» DATA LINES:
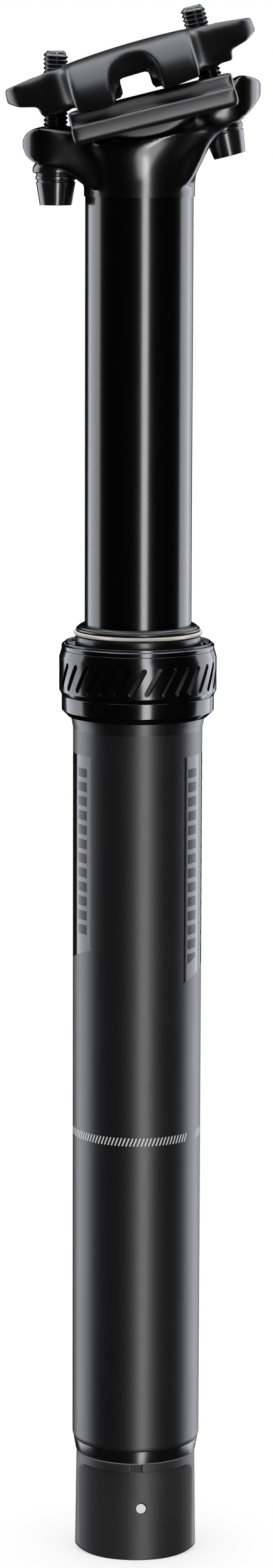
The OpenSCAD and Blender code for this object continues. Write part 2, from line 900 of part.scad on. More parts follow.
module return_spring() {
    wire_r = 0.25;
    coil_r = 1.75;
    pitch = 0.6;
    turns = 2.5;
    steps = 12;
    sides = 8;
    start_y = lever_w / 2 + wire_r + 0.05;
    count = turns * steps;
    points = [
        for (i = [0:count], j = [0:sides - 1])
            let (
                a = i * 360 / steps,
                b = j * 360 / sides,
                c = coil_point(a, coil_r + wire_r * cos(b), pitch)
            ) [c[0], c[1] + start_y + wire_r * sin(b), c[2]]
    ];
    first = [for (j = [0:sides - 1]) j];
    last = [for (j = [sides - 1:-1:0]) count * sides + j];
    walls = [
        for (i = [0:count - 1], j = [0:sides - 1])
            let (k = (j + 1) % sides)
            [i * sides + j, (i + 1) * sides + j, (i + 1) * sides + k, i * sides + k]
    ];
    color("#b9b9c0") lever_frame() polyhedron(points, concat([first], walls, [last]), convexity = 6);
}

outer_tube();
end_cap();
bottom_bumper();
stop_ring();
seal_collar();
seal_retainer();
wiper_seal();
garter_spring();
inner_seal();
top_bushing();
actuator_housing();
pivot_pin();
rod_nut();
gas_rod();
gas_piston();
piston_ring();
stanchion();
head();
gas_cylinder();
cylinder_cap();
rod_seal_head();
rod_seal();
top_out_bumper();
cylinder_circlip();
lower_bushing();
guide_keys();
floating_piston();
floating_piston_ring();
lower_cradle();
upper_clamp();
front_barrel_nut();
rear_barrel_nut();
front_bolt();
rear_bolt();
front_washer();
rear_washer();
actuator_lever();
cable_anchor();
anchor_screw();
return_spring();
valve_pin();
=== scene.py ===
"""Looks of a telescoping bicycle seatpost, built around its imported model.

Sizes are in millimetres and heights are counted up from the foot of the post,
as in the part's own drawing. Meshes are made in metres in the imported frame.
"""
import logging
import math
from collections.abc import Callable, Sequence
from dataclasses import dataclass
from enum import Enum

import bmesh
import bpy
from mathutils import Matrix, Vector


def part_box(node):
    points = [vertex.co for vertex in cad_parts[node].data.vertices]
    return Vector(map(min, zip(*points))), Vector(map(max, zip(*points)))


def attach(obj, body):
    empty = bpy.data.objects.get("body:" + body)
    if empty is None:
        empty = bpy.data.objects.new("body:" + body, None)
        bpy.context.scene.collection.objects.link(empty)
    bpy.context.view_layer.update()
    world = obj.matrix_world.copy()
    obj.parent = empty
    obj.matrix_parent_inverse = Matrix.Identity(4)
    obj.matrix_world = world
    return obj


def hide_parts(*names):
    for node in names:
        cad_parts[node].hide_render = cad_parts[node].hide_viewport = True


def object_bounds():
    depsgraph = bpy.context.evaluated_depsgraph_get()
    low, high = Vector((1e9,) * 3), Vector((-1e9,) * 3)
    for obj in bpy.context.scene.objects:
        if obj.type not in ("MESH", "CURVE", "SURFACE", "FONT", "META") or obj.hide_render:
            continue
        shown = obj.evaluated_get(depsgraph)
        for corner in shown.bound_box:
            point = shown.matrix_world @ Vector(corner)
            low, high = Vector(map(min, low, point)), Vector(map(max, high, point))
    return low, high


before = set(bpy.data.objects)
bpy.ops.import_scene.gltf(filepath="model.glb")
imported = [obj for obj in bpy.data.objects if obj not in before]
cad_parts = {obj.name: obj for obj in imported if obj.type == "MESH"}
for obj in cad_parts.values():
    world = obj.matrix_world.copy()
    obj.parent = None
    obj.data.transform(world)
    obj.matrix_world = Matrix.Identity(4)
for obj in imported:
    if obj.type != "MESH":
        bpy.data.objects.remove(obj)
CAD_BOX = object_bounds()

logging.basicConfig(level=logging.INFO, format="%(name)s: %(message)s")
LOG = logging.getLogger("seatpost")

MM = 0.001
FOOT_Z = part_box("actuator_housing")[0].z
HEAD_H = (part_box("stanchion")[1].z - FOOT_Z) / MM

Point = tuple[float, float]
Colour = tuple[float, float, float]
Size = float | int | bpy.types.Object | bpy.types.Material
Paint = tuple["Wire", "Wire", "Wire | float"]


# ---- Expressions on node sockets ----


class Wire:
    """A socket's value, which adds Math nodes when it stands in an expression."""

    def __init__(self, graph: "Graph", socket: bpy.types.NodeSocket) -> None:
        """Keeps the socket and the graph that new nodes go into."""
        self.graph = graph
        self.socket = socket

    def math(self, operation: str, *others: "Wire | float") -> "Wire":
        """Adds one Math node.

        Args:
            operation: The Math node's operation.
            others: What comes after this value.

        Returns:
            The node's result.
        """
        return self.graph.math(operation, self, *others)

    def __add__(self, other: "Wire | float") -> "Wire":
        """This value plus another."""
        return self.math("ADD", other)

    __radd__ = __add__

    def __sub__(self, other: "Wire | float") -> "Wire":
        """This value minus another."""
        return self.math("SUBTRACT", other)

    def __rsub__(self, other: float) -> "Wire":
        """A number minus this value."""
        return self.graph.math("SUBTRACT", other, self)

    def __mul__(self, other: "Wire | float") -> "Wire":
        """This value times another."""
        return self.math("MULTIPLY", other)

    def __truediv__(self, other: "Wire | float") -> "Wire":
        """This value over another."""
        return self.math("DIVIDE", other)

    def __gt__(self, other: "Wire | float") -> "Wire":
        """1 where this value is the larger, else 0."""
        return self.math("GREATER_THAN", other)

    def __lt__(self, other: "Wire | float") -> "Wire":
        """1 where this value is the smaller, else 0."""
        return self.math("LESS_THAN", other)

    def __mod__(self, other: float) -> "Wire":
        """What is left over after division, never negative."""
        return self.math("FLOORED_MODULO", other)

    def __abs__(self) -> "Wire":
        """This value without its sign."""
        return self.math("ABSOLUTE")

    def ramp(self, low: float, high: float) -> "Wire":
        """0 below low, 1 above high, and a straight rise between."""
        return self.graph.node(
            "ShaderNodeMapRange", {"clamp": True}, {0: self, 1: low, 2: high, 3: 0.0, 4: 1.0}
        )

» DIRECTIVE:
Give back exactly the stretch that opens on the line with "outer_tube();" and closes on the line with "point = shown.matrix_world".

» TASK OUTPUT:
outer_tube();
end_cap();
bottom_bumper();
stop_ring();
seal_collar();
seal_retainer();
wiper_seal();
garter_spring();
inner_seal();
top_bushing();
actuator_housing();
pivot_pin();
rod_nut();
gas_rod();
gas_piston();
piston_ring();
stanchion();
head();
gas_cylinder();
cylinder_cap();
rod_seal_head();
rod_seal();
top_out_bumper();
cylinder_circlip();
lower_bushing();
guide_keys();
floating_piston();
floating_piston_ring();
lower_cradle();
upper_clamp();
front_barrel_nut();
rear_barrel_nut();
front_bolt();
rear_bolt();
front_washer();
rear_washer();
actuator_lever();
cable_anchor();
anchor_screw();
return_spring();
valve_pin();
=== scene.py ===
"""Looks of a telescoping bicycle seatpost, built around its imported model.

Sizes are in millimetres and heights are counted up from the foot of the post,
as in the part's own drawing. Meshes are made in metres in the imported frame.
"""
import logging
import math
from collections.abc import Callable, Sequence
from dataclasses import dataclass
from enum import Enum

import bmesh
import bpy
from mathutils import Matrix, Vector


def part_box(node):
    points = [vertex.co for vertex in cad_parts[node].data.vertices]
    return Vector(map(min, zip(*points))), Vector(map(max, zip(*points)))


def attach(obj, body):
    empty = bpy.data.objects.get("body:" + body)
    if empty is None:
        empty = bpy.data.objects.new("body:" + body, None)
        bpy.context.scene.collection.objects.link(empty)
    bpy.context.view_layer.update()
    world = obj.matrix_world.copy()
    obj.parent = empty
    obj.matrix_parent_inverse = Matrix.Identity(4)
    obj.matrix_world = world
    return obj


def hide_parts(*names):
    for node in names:
        cad_parts[node].hide_render = cad_parts[node].hide_viewport = True


def object_bounds():
    depsgraph = bpy.context.evaluated_depsgraph_get()
    low, high = Vector((1e9,) * 3), Vector((-1e9,) * 3)
    for obj in bpy.context.scene.objects:
        if obj.type not in ("MESH", "CURVE", "SURFACE", "FONT", "META") or obj.hide_render:
            continue
        shown = obj.evaluated_get(depsgraph)
        for corner in shown.bound_box:
            point = shown.matrix_world @ Vector(corner)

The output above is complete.